Directions for this task
Locate the line with "section_area = section.sketch.area" in the material. Copy that line and each one after it, through the last, exactly and with nothing else.

>> Begin

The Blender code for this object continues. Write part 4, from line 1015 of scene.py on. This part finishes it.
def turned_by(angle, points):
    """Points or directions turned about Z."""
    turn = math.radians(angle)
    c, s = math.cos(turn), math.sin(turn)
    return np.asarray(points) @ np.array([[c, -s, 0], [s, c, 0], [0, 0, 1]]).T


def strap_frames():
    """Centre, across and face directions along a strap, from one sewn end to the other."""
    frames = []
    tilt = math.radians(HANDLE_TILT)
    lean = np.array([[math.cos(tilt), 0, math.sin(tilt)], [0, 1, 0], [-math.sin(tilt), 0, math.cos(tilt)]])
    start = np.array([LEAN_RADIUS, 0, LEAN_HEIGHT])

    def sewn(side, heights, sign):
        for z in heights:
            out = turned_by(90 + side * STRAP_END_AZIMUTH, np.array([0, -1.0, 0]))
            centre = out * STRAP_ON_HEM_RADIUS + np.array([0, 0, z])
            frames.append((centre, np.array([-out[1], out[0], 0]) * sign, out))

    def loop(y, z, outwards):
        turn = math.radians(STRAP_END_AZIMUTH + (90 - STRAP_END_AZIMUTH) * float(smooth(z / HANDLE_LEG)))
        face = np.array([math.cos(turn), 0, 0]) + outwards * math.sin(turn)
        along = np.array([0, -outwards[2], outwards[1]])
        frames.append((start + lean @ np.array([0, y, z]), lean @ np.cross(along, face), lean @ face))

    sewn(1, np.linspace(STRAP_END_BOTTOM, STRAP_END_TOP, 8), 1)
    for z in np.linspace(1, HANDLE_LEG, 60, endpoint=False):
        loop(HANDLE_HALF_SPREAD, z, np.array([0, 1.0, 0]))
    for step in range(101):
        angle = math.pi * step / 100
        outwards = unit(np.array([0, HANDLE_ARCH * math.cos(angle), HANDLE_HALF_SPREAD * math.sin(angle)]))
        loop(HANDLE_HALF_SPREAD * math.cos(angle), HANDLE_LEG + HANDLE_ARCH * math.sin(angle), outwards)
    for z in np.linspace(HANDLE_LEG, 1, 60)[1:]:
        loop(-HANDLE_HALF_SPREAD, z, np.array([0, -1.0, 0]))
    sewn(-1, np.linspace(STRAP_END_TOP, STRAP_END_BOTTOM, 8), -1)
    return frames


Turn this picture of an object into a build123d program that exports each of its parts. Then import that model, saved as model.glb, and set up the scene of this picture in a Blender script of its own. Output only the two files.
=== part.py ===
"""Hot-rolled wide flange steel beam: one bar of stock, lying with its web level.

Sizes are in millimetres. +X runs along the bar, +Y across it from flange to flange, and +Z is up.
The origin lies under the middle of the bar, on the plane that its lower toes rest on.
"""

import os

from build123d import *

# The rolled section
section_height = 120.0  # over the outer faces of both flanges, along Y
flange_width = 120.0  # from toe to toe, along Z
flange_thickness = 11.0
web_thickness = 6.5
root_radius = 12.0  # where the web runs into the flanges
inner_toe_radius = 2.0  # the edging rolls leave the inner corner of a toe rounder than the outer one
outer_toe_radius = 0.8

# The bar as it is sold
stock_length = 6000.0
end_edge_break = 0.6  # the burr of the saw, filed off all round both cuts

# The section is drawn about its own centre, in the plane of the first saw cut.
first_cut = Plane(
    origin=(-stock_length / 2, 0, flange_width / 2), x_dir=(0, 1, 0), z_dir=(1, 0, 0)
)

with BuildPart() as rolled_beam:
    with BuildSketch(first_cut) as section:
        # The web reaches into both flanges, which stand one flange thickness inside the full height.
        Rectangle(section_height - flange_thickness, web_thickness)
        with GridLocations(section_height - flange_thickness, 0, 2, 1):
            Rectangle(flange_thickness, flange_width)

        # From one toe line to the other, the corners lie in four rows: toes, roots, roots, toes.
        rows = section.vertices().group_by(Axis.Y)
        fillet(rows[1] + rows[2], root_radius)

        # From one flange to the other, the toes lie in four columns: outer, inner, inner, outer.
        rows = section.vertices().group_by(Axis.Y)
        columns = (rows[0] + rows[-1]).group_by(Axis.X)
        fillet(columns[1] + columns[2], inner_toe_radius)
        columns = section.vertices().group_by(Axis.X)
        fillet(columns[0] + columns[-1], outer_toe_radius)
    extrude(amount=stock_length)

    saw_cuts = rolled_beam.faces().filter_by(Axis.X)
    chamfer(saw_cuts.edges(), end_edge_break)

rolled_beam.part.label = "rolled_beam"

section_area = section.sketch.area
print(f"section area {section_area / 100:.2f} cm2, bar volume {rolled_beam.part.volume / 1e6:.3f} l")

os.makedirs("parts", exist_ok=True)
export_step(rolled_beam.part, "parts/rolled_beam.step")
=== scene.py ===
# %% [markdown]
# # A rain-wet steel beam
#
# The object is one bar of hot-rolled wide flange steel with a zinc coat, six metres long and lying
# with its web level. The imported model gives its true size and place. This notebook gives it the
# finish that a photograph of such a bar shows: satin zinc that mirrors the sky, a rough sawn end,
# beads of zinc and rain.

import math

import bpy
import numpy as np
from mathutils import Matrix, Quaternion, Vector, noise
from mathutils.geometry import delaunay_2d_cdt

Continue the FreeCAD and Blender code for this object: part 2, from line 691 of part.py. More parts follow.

>> End

The output
section_area = section.sketch.area
print(f"section area {section_area / 100:.2f} cm2, bar volume {rolled_beam.part.volume / 1e6:.3f} l")

os.makedirs("parts", exist_ok=True)
export_step(rolled_beam.part, "parts/rolled_beam.step")
=== scene.py ===
# %% [markdown]
# # A rain-wet steel beam
#
# The object is one bar of hot-rolled wide flange steel with a zinc coat, six metres long and lying
# with its web level. The imported model gives its true size and place. This notebook gives it the
# finish that a photograph of such a bar shows: satin zinc that mirrors the sky, a rough sawn end,
# beads of zinc and rain.

import math

import bpy
import numpy as np
from mathutils import Matrix, Quaternion, Vector, noise
from mathutils.geometry import delaunay_2d_cdt

Continue the FreeCAD and Blender code for this object: part 2, from line 691 of part.py. More parts follow.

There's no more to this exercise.